Information provided:
* * * *

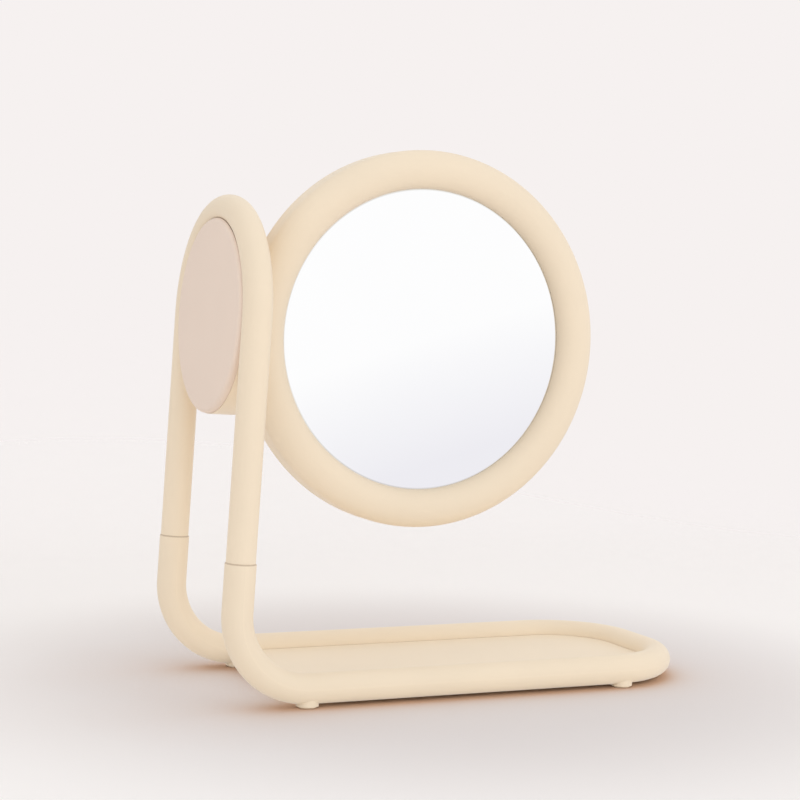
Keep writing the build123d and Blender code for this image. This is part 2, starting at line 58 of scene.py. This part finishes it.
# %% [markdown]
# The camera stands where the photographer's did. Its place was found by fitting the
# object's known outlines to the photograph: the view comes 24 degrees round from the
# left of straight ahead and 4 degrees from above, and the camera leans by 1.5 degrees.
# The picture was cropped a little off the lens's middle, and a small shift repeats that.

# %% Camera
picture_size = 800
focal_length_px = 1959.1
sensor_width_mm = 36.0
view_turn = radians(23.54)
view_drop = radians(4.41)
camera_lean = radians(1.47)
camera_distance = 0.995
aim_point = Vector((-0.02373, 0, 0.125))
aim_px = Vector((391.47, 435.53))

look = Vector(
    (
        sin(view_turn) * cos(view_drop),
        cos(view_turn) * cos(view_drop),
        -sin(view_drop),
    )
)
level_right = look.cross(Vector((0, 0, 1))).normalized()
level_up = level_right.cross(look)
camera_right = level_right * cos(camera_lean) + level_up * sin(camera_lean)
camera_up = level_up * cos(camera_lean) - level_right * sin(camera_lean)

camera_data = bpy.data.cameras.new("photo_camera")
camera_data.sensor_width = sensor_width_mm
camera_data.lens = camera_data.sensor_width * focal_length_px / picture_size
camera_data.shift_x = 0.5 - aim_px.x / picture_size
camera_data.shift_y = aim_px.y / picture_size - 0.5
camera_data.clip_start = 0.05
camera = bpy.data.objects.new("photo_camera", camera_data)
bpy.context.collection.objects.link(camera)
facing = Matrix((camera_right, camera_up, -look)).transposed().to_4x4()
camera.matrix_world = Matrix.Translation(aim_point - look * camera_distance) @ facing
bpy.context.scene.camera = camera
print("lens (mm):", round(camera_data.lens, 1), "shift:", round(camera_data.shift_x, 3))

# %% [markdown]
# A material is a small network of nodes, and long networks are hard to read in code.
# Three helpers keep them short: one starts a material, one adds a node and sets its
# plain values by the names that Blender shows, and one turns the 0 to 255 numbers that
# a picture shows into the linear colours that a renderer counts in.

# %% Helpers for materials
def new_material(name):
    """Material with its shader joined to its output, and nothing else."""
    material = bpy.data.materials.new(name)
    material.use_nodes = True
    tree = material.node_tree
    tree.nodes.clear()
    shader = tree.nodes.new("ShaderNodeBsdfPrincipled")
    output = tree.nodes.new("ShaderNodeOutputMaterial")
    tree.links.new(shader.outputs["BSDF"], output.inputs["Surface"])
    return material, tree, shader


def add_node(tree, kind, **values):
    """Node of a kind, with values given by the name of the input they belong to."""
    node = tree.nodes.new("ShaderNode" + kind)
    for name, value in values.items():
        node.inputs[name.replace("_", " ")].default_value = value
    return node


def linear(red, green, blue):
    """Linear colour from the numbers that a picture shows."""
    channels = [c / 255 for c in (red, green, blue)]
    curve = [c / 12.92 if c <= 0.04045 else ((c + 0.055) / 1.055) ** 2.4 for c in channels]
    return (*curve, 1.0)


def shade(colour, share):
    """The same colour, lighter or darker by a share."""
    return [min(c * share, 1) for c in colour[:3]] + [1]


print("mid grey in linear light:", round(linear(128, 128, 128)[0], 3))

# %% [markdown]
# A moulding is never one flat colour. The pigment drifts by a few percent over
# centimetres, which a soft, large noise gives. It could be painted, but noise in object
# coordinates needs no unwrapping and stays put when the mirror turns.

# %% Slow drift of a moulding's colour
drift_waves = 14.0
drift_darkest, drift_palest = 0.98, 1.01


def drifting_colour(tree, place, colour):
    """Colour that drifts a little over centimetres."""
    drift = add_node(tree, "TexNoise", Scale=drift_waves, Detail=2.0)
    tree.links.new(place, drift.inputs["Vector"])
    tones = tree.nodes.new("ShaderNodeValToRGB")
    low, high = tones.color_ramp.elements
    low.position, high.position = 0.35, 0.65
    low.color = shade(colour, drift_darkest)
    high.color = shade(colour, drift_palest)
    tree.links.new(drift.outputs["Fac"], tones.inputs["Fac"])
    return tones.outputs["Color"]


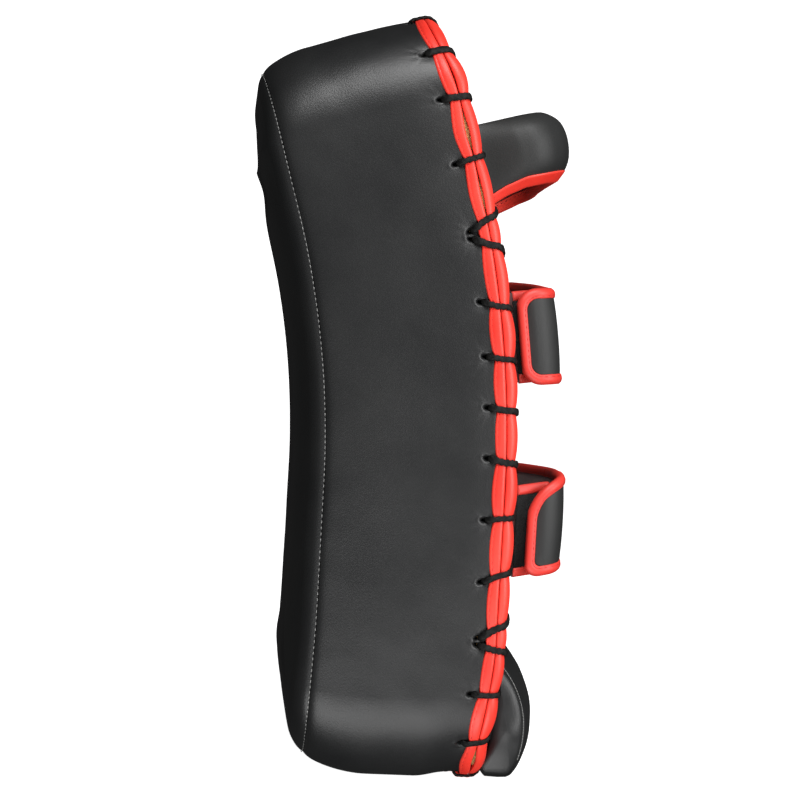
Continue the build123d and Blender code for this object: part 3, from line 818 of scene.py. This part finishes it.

* * * *

Of all the lines in the listing above, how many contain the word "Blender"? Answer with the number alone.

3